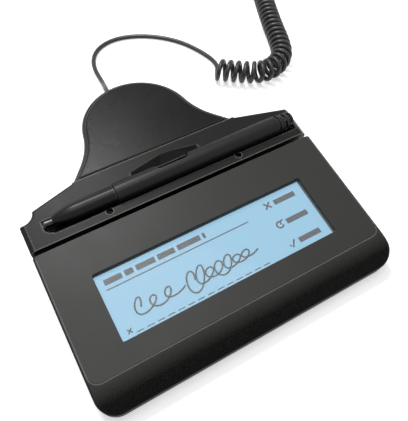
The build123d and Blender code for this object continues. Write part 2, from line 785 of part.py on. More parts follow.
def trough(grow):
    barrel = BARREL_RADIUS + FREE_GAP + grow
    grip = GRIP_RADIUS + FREE_GAP + grow
    pocket = POCKET_RADIUS + grow
    length = BOOT_END + TROUGH_END_GAP - NIB_TIP + grow
    whole = turned((
        (POCKET_END - grow, 0),
        (POCKET_END - grow, pocket),
        (CONE_FRONT, pocket),
        (CONE_FRONT + POCKET_TAPER, grip),
        (GRIP_END - grow, grip),
        (GRIP_END - grow, barrel),
        (length, barrel),
        (length, 0),
    ))
    front = turned((
        (POCKET_END - grow, 0),
        *((POCKET_END - grow + along, radius + grow) for along, radius in POCKET_MOUTH),
        (GRIP_END, barrel),
        (GRIP_END, 0),
    ))
    front &= block(2 * PAD_WIDTH, (-PEN_Y, 0), (-PEN_Y, PEN_Y))
    return Location((NIB_TIP, PEN_Y, PEN_Z)) * (whole + front)


def lip_bevel():
    lip = PEN_Y - sqrt((BARREL_RADIUS + FREE_GAP) ** 2 - PEN_Z ** 2)
    outline = Polyline((lip - LIP_BEVEL, 0), (lip + LIP_BEVEL, -2 * LIP_BEVEL), (lip + LIP_BEVEL, 0), close=True)
    start = NIB_TIP + POCKET_END + POCKET_MOUTH[-1][0]
    end = BOOT_END + TROUGH_END_GAP
    section = Plane(origin=(start, 0, 0), x_dir=(0, 1, 0), z_dir=(1, 0, 0)) * make_face(outline)
    return extrude(section, amount=end - start)


def scoop():
    plan = make_face(Polyline(
        (SCOOP_END_XS[0], PEN_Y),
        (SCOOP_END_XS[0], SCOOP_FRONT),
        *SCOOP_RIM,
        (SCOOP_END_XS[1], SCOOP_FRONT),
        (SCOOP_END_XS[1], PEN_Y),
        close=True,
    ))
    cut = extrude(plan, amount=PEN_Y, both=True)
    cut &= block(PAD_WIDTH, (PEN_Y, TRAY_REAR), (-PEN_Y, OVERRUN))
    left = Plane(facet_points(SCOOP_RIM[0], SCOOP_RIM[1], SCOOP_FLOOR_XS[0]))
    middle = Plane(facet_points(SCOOP_RIM[1], SCOOP_RIM[2], SCOOP_FLOOR_XS[0]))
    right = Plane(facet_points(SCOOP_RIM[2], SCOOP_RIM[3], SCOOP_FLOOR_XS[1]))
    for plane in (left, middle, right):
        cut = split(cut, bisect_by=plane, keep=Keep.TOP)
    slot_length = SCOOP_END_XS[1] - SCOOP_END_XS[0]
    slot = block(slot_length, (PEN_Y, SCOOP_FRONT), (-SCOOP_SLOT_DEPTH, OVERRUN))
    return cut + Location(((SCOOP_END_XS[0] + SCOOP_END_XS[1]) / 2, 0, 0)) * slot


def facet_points(first, second, floor_x):
    a = Vector(*first, 0)
    b = Vector(*second, 0)
    c = Vector(floor_x, SCOOP_FRONT, -SCOOP_DEPTH)
    normal = (b - a).cross(c - a).normalized()
    if normal.Z < 0:
        normal = -normal
    return Location(Plane(origin=a, x_dir=(b - a).normalized(), z_dir=normal))


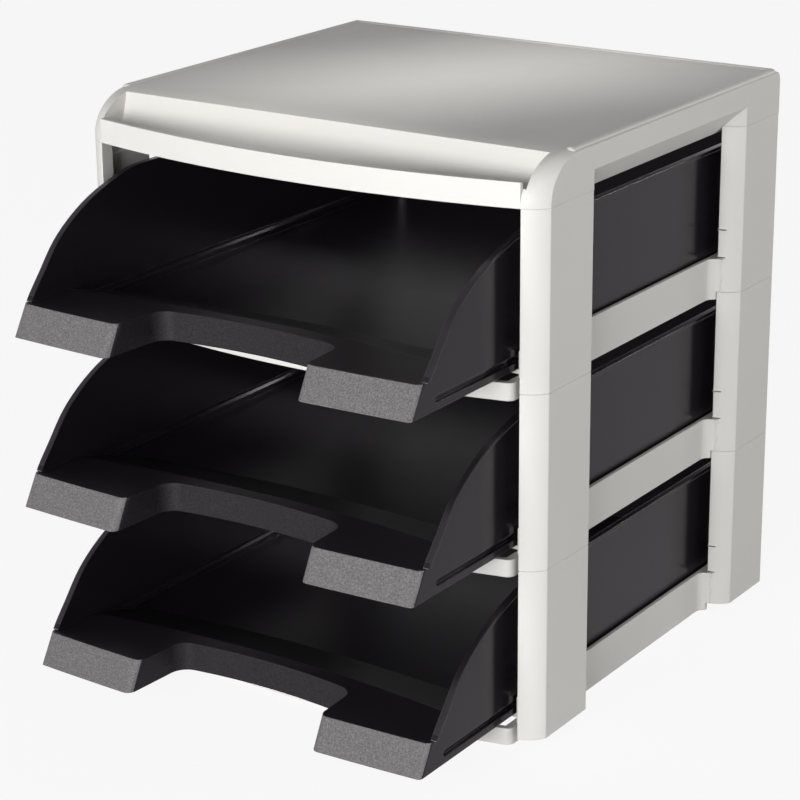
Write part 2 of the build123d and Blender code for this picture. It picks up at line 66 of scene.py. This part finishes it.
# ---- node helpers ----
class Nodes:
    """The node tree of a material or of the world, with short names for the nodes used here."""

    def __init__(self, owner, shader="Principled BSDF"):
        owner.use_nodes = True
        self.owner = owner
        self.tree = owner.node_tree
        self.shader = self.tree.nodes[shader]

    def add(self, kind, **settings):
        node = self.tree.nodes.new(kind)
        for key, value in settings.items():
            setattr(node, key, value)
        return node

    def put(self, socket, value):
        """Another node's output is linked to the socket; any other value is set on it."""
        if isinstance(value, bpy.types.NodeSocket):
            self.tree.links.new(value, socket)
        else:
            socket.default_value = value

    def set(self, name, value):
        """An input of the shader itself."""
        self.put(self.shader.inputs[name], value)

    def math(self, operation, a, b=0.0):
        node = self.add("ShaderNodeMath", operation=operation)
        self.put(node.inputs[0], a)
        self.put(node.inputs[1], b)
        return node.outputs[0]

    def ramp(self, value, low, high, to_low=0.0, to_high=1.0, kind="SMOOTHSTEP"):
        """Values from low to high become values from to_low to to_high."""
        node = self.add("ShaderNodeMapRange", clamp=True, interpolation_type=kind)
        for socket, item in zip(node.inputs, (value, low, high, to_low, to_high)):
            self.put(socket, item)
        return node.outputs[0]

    def split(self, vector):
        node = self.add("ShaderNodeSeparateXYZ")
        self.put(node.inputs[0], vector)
        return node.outputs

    def noise(self, vector, scale, detail=2.0, roughness=0.5):
        node = self.add("ShaderNodeTexNoise", noise_dimensions="3D")
        self.put(node.inputs["Vector"], vector)
        self.put(node.inputs["Scale"], scale)
        self.put(node.inputs["Detail"], detail)
        self.put(node.inputs["Roughness"], roughness)
        return node.outputs["Fac"]

    def mix(self, factor, a, b):
        """A colour between a and b."""
        node = self.add("ShaderNodeMix", data_type="RGBA")
        self.put(node.inputs["Factor"], factor)
        self.put(node.inputs[COLOUR_A], a)
        self.put(node.inputs[COLOUR_B], b)
        return node.outputs[COLOUR_OUT]

    def between(self, factor, a, b):
        """A number between a and b."""
        node = self.add("ShaderNodeMix")
        self.put(node.inputs[0], factor)
        self.put(node.inputs[NUMBER_A], a)
        self.put(node.inputs[NUMBER_B], b)
        return node.outputs[0]

    def round_edges(self, radius):
        """Normals turned as on a mould edge of this radius."""
        node = self.add("ShaderNodeBevel", samples=6)
        self.put(node.inputs["Radius"], radius)
        return node.outputs["Normal"]

    def bump(self, height, strength, distance, normal):
        node = self.add("ShaderNodeBump")
        self.put(node.inputs["Height"], height)
        self.put(node.inputs["Strength"], strength)
        self.put(node.inputs["Distance"], distance)
        self.put(node.inputs["Normal"], normal)
        return node.outputs["Normal"]


def material(name):
    return Nodes(bpy.data.materials.new(name))


# ---- plastics ----
def frame_plastic():
    """Light warm grey moulding: satin, a faint grain and a slight mottling in the colour."""
    n = material("frame plastic")
    place = n.add("ShaderNodeTexCoord").outputs["Object"]
    mottle = n.noise(place, scale=9.0, detail=3.0)
    grain = n.noise(place, scale=1500.0, roughness=0.6)
    flow = n.noise(place, scale=45.0)
    edges = n.round_edges(FRAME_EDGE)
    n.set("Base Color", n.mix(mottle, *PALE_GREY))
    n.set("Roughness", n.ramp(flow, 0.3, 0.7, to_low=0.46, to_high=0.48))
    n.set("IOR", 1.49)
    n.set("Normal", n.bump(grain, strength=0.10, distance=0.0002, normal=edges))
    return n.owner


def tray_zones(n, coords, foot, set_back):
    """Masks of a tray: its grained front faces, the cut-out's wall, and level faces.

    foot is the level's height, and set_back is how far this tray stands behind the foremost
    ones, so that the grained zone follows it.
    """
    x, y, z = n.split(coords.outputs["Object"])
    facing = n.split(coords.outputs["Normal"])
    tilt = n.math("ABSOLUTE", facing["Z"])
    ahead = n.math("LESS_THAN", n.math("SUBTRACT", y, set_back), GRAIN_REAR)
    forward = n.math("LESS_THAN", facing["Y"], -0.35)
    low = n.math("LESS_THAN", z, foot + GRAIN_TOP)
    front_face = n.math("MULTIPLY", n.math("MULTIPLY", ahead, forward), low)
    inside_cut = n.math("LESS_THAN", n.math("ABSOLUTE", x), CUT_HALF)
    upright = n.math("LESS_THAN", tilt, 0.5)
    cut_wall = n.math("MULTIPLY", n.math("MULTIPLY", ahead, inside_cut), upright)
    flat = n.math("GREATER_THAN", tilt, 0.6)
    return front_face, cut_wall, flat


def tray_plastic(level, foot, set_back):
    """Near-black moulding: glossy walls, satin level faces, grain on the front and cut-out."""
    n = material(level + " tray plastic")
    coords = n.add("ShaderNodeTexCoord")
    place = coords.outputs["Object"]
    front_face, cut_wall, flat = tray_zones(n, coords, foot, set_back)
    grained = n.math("MAXIMUM", front_face, cut_wall)
    mottle = n.noise(place, scale=14.0)
    fine = n.noise(place, scale=1150.0, detail=3.0, roughness=0.65)
    wave = n.noise(place, scale=60.0, detail=1.0)
    speck = n.ramp(fine, 0.35, 0.7)
    grain_colour = n.mix(cut_wall, n.mix(speck, *FRONT_GRAIN), n.mix(speck, *CUT_GRAIN))
    gloss = n.ramp(wave, 0.3, 0.7, to_low=0.17, to_high=0.19)
    grain_rough = n.math("ADD", n.math("MULTIPLY", grained, 0.36), gloss)
    edges = n.round_edges(TRAY_EDGE)
    ripple = n.bump(wave, strength=0.03, distance=0.0006, normal=edges)
    grain_depth = n.math("MULTIPLY", grained, 0.55)
    n.set("Base Color", n.mix(grained, n.mix(mottle, *NEAR_BLACK), grain_colour))
    n.set("Roughness", n.math("ADD", n.math("MULTIPLY", flat, 0.13), grain_rough))
    n.set("IOR", 1.50)
    n.set("Specular IOR Level", n.math("ADD", n.math("MULTIPLY", flat, 0.30), 0.24))
    n.set("Specular Tint", (1.0, 0.93, 1.0, 1))
    n.set("Normal", n.bump(fine, strength=grain_depth, distance=0.00035, normal=ripple))
    return n.owner


def soften(obj):
    """Small radii on the straight mould edges, which catch the light as fine lines."""
    weld = obj.modifiers.new("weld", "WELD")
    weld.merge_threshold = WELD_GAP
    plain = obj.modifiers.new("plain", "DECIMATE")
    plain.decimate_type = "DISSOLVE"
    plain.angle_limit = math.radians(FLAT_ANGLE)
    edge = obj.modifiers.new("edge", "BEVEL")
    edge.width = FRAME_EDGE
    edge.segments = 2
    edge.limit_method = "ANGLE"
    edge.angle_limit = math.radians(SHARP_ANGLE)
    edge.use_clamp_overlap = False
    even = obj.modifiers.new("even", "WEIGHTED_NORMAL")
    even.mode = "FACE_AREA"
    even.weight = 80
    even.keep_sharp = False


def dress():
    """Materials for all pieces, and radii for all but the trays and the cover."""
    pale = frame_plastic()
    tray_looks = {
        level + "_tray": tray_plastic(level, foot, set_back)
        for level, (foot, set_back) in LEVELS.items()
    }
    for name, node in frame["nodes"].items():
        node.material_slots[0].material = tray_looks.get(name, pale)
        if name not in tray_looks and name != "top_cover":
            soften(node)


# ---- floor and light ----
def floor():
    """A pale floor that is nearly white to the camera, with a faint shadow on it."""
    half = 7.0
    mesh = bpy.data.meshes.new("floor")
    plan = [(-half, -half, 0), (half, -half, 0), (half, half, 0), (-half, half, 0)]
    mesh.from_pydata(plan, [], [(0, 1, 2, 3)])
    obj = bpy.data.objects.new("floor", mesh)
    bpy.context.scene.collection.objects.link(obj)
    n = material("floor")
    place = n.add("ShaderNodeTexCoord").outputs["Object"]
    n.set("Base Color", n.mix(n.noise(place, scale=3.0), *FLOOR_GREY))
    n.set("Roughness", 0.9)
    n.set("Specular IOR Level", 0.1)
    white = n.add("ShaderNodeEmission")
    n.put(white.inputs["Strength"], 1.0)
    path = n.add("ShaderNodeLightPath")
    seen = n.math("MULTIPLY", path.outputs["Is Camera Ray"], 0.90)
    mirrored = n.math("MULTIPLY", path.outputs["Is Glossy Ray"], 0.5)
    blend = n.add("ShaderNodeMixShader")
    n.put(blend.inputs[0], n.math("MAXIMUM", seen, mirrored))
    n.put(blend.inputs[1], n.shader.outputs[0])
    n.put(blend.inputs[2], white.outputs[0])
    n.put(n.tree.nodes["Material Output"].inputs["Surface"], blend.outputs[0])
    mesh.materials.append(n.owner)


def world():
    """A soft sky, brighter at the horizon; where it is seen or mirrored, it is white there."""
    studio = bpy.data.worlds.new("studio")
    bpy.context.scene.world = studio
    n = Nodes(studio, "Background")
    height = n.split(n.add("ShaderNodeTexCoord").outputs["Generated"])["Z"]
    lit = n.ramp(height, 0.0, 0.9, to_low=0.36, to_high=0.08, kind="LINEAR")
    shown = n.ramp(height, 0.15, 0.80, to_low=1.0, to_high=0.35, kind="LINEAR")
    path = n.add("ShaderNodeLightPath")
    seen = n.math("MAXIMUM", path.outputs["Is Camera Ray"], path.outputs["Is Glossy Ray"])
    n.set("Strength", n.between(seen, lit, shown))
    n.set("Color", (1.0, 1.0, 1.0, 1))


def area(name, place, target, size, power, spread=180.0, turn=0.0):
    """A rectangular lamp in watts; spread narrows its beam and turn rolls it, in degrees."""
    light = bpy.data.lights.new(name, "AREA")
    light.shape = "RECTANGLE"
    light.size, light.size_y = size
    light.energy = power
    light.spread = math.radians(spread)
    obj = bpy.data.objects.new(name, light)
    bpy.context.scene.collection.objects.link(obj)
    obj.location = place
    obj.rotation_mode = "QUATERNION"
    aim = (Vector(target) - Vector(place)).to_track_quat("-Z", "Y")
    obj.rotation_quaternion = aim @ Quaternion((0.0, 0.0, 1.0), math.radians(turn))


def lamps():
    """Key in front, side at the right, edge for the rear edges, top for the cover's panel."""
    area("key", place=(0.35, -2.5, 0.55), target=(0, 0, 0.15), size=(1.7, 1.0), power=73)
    area("side", place=(2.2, 0.3, 0.45), target=(0, 0, 0.15), size=(1.2, 1.0), power=9.5)
    area("edge", place=(1.1, 2.0, 1.0), target=(0, 0, 0.2), size=(0.32, 0.32), power=6)
    area("top", place=(0.0, 0.055, 1.25), target=(0.0, 0.055, 0.3), size=(0.02, 0.26), power=0.063,
         spread=16.0, turn=-28.0)


# ---- camera ----
def camera():
    azimuth, pitch, roll = (math.radians(a) for a in (AZIMUTH, PITCH, ROLL))
    level = Vector((-math.sin(azimuth), math.cos(azimuth), 0.0))
    ahead = level * math.cos(pitch) - Vector((0.0, 0.0, math.sin(pitch)))
    right = Vector((math.cos(azimuth), math.sin(azimuth), 0.0))
    up = right.cross(ahead)
    side = right * math.cos(roll) + up * math.sin(roll)
    top = up * math.cos(roll) - right * math.sin(roll)
    turn = Matrix((side, top, -ahead)).transposed()
    data = bpy.data.cameras.new("camera")
    data.sensor_width = SENSOR
    data.lens = SENSOR * FOCAL / PICTURE
    obj = bpy.data.objects.new("camera", data)
    bpy.context.scene.collection.objects.link(obj)
    obj.matrix_world = Matrix.Translation(CAMERA_PLACE) @ turn.to_4x4()
    bpy.context.scene.camera = obj


dress()
floor()
world()
lamps()
camera()
bpy.context.scene.view_settings.view_transform = "Standard"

▶ [Exercise brief]:
Only the lines from the line with "Write part 2 of" to the line with "self.shader = self.tree.nodes[shader]", inclusive, are to be printed, exactly as they appear.

▶ [Final result]:
Write part 2 of the build123d and Blender code for this picture. It picks up at line 66 of scene.py. This part finishes it.
# ---- node helpers ----
class Nodes:
    """The node tree of a material or of the world, with short names for the nodes used here."""

    def __init__(self, owner, shader="Principled BSDF"):
        owner.use_nodes = True
        self.owner = owner
        self.tree = owner.node_tree
        self.shader = self.tree.nodes[shader]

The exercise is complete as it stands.